*PROBLEM TO WORK ON*:
Quote the lines that run from the line containing "Continue the OpenSCAD" down to the line containing "socket.default_value = value". Include both of those lines, reproduce each exactly, and omit everything else.

*ENTRIES*:
====

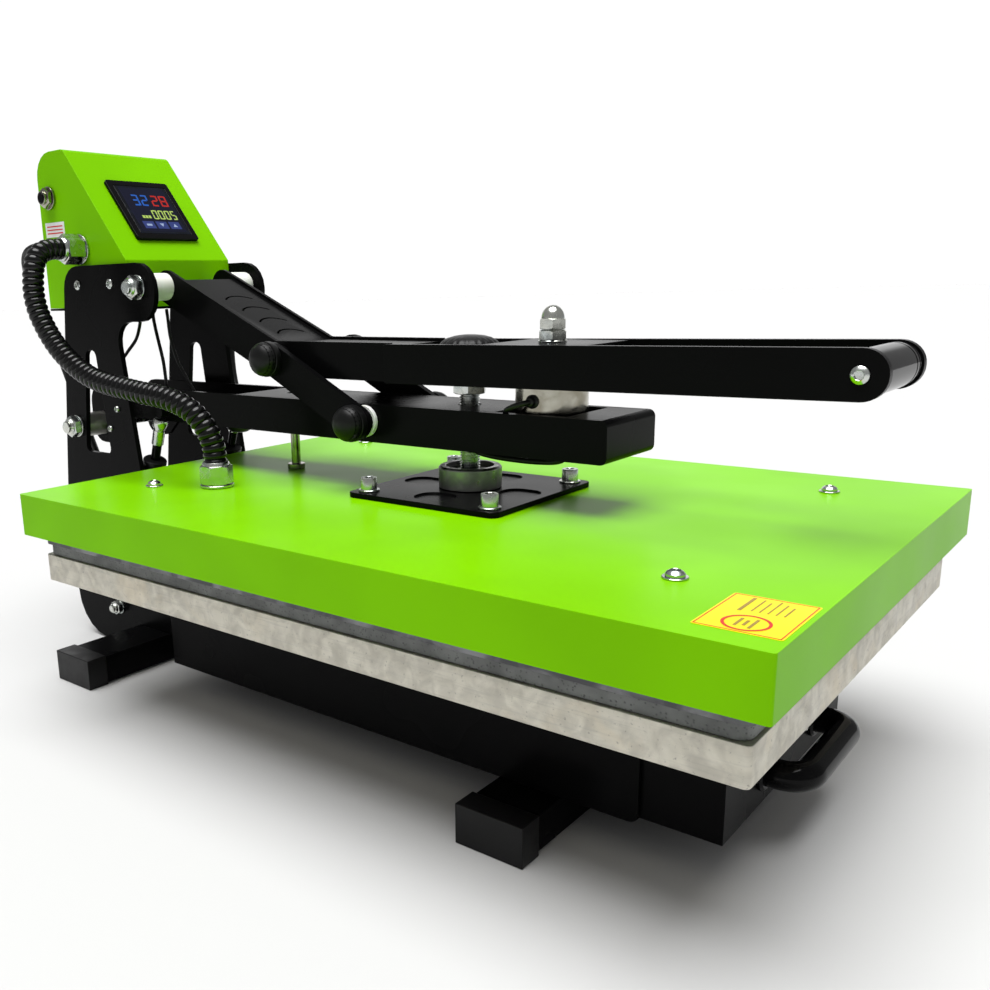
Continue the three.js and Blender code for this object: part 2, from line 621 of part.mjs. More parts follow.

====

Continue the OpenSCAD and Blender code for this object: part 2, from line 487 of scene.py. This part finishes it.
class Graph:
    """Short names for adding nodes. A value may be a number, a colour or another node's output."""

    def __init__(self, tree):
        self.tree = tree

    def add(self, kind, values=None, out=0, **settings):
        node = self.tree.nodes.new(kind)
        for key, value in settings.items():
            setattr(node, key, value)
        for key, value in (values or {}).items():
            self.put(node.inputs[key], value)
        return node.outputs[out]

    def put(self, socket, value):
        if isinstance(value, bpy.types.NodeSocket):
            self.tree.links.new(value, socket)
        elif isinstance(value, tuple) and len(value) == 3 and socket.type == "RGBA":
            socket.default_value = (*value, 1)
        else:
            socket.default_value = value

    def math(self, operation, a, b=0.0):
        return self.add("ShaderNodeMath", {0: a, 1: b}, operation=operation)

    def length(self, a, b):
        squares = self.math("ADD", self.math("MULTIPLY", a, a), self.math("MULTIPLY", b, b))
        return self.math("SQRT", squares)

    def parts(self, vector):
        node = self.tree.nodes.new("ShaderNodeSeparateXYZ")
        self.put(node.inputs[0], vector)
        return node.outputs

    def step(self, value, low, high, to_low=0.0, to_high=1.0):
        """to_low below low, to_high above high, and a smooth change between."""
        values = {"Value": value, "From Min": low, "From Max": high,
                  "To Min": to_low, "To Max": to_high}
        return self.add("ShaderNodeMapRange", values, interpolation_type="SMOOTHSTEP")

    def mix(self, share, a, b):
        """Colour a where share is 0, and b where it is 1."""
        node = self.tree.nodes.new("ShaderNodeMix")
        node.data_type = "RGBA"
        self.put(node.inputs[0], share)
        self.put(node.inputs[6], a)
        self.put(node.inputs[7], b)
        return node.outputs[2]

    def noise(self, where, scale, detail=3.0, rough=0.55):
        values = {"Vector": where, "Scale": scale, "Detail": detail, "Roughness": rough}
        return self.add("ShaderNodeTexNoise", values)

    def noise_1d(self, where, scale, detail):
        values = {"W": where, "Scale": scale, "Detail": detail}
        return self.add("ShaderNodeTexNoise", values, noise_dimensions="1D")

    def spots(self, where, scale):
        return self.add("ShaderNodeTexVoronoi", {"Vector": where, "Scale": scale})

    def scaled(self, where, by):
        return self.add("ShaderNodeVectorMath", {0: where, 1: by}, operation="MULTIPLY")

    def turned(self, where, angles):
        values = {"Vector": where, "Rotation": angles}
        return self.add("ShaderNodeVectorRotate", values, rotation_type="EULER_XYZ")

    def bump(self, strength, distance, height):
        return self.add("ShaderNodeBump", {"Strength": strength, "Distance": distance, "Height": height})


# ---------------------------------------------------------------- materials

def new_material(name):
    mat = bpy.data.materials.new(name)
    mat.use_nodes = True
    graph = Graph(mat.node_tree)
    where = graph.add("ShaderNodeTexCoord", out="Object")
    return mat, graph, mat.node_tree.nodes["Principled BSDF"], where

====

*OUTPUT BELOW*:
Continue the OpenSCAD and Blender code for this object: part 2, from line 487 of scene.py. This part finishes it.
class Graph:
    """Short names for adding nodes. A value may be a number, a colour or another node's output."""

    def __init__(self, tree):
        self.tree = tree

    def add(self, kind, values=None, out=0, **settings):
        node = self.tree.nodes.new(kind)
        for key, value in settings.items():
            setattr(node, key, value)
        for key, value in (values or {}).items():
            self.put(node.inputs[key], value)
        return node.outputs[out]

    def put(self, socket, value):
        if isinstance(value, bpy.types.NodeSocket):
            self.tree.links.new(value, socket)
        elif isinstance(value, tuple) and len(value) == 3 and socket.type == "RGBA":
            socket.default_value = (*value, 1)
        else:
            socket.default_value = value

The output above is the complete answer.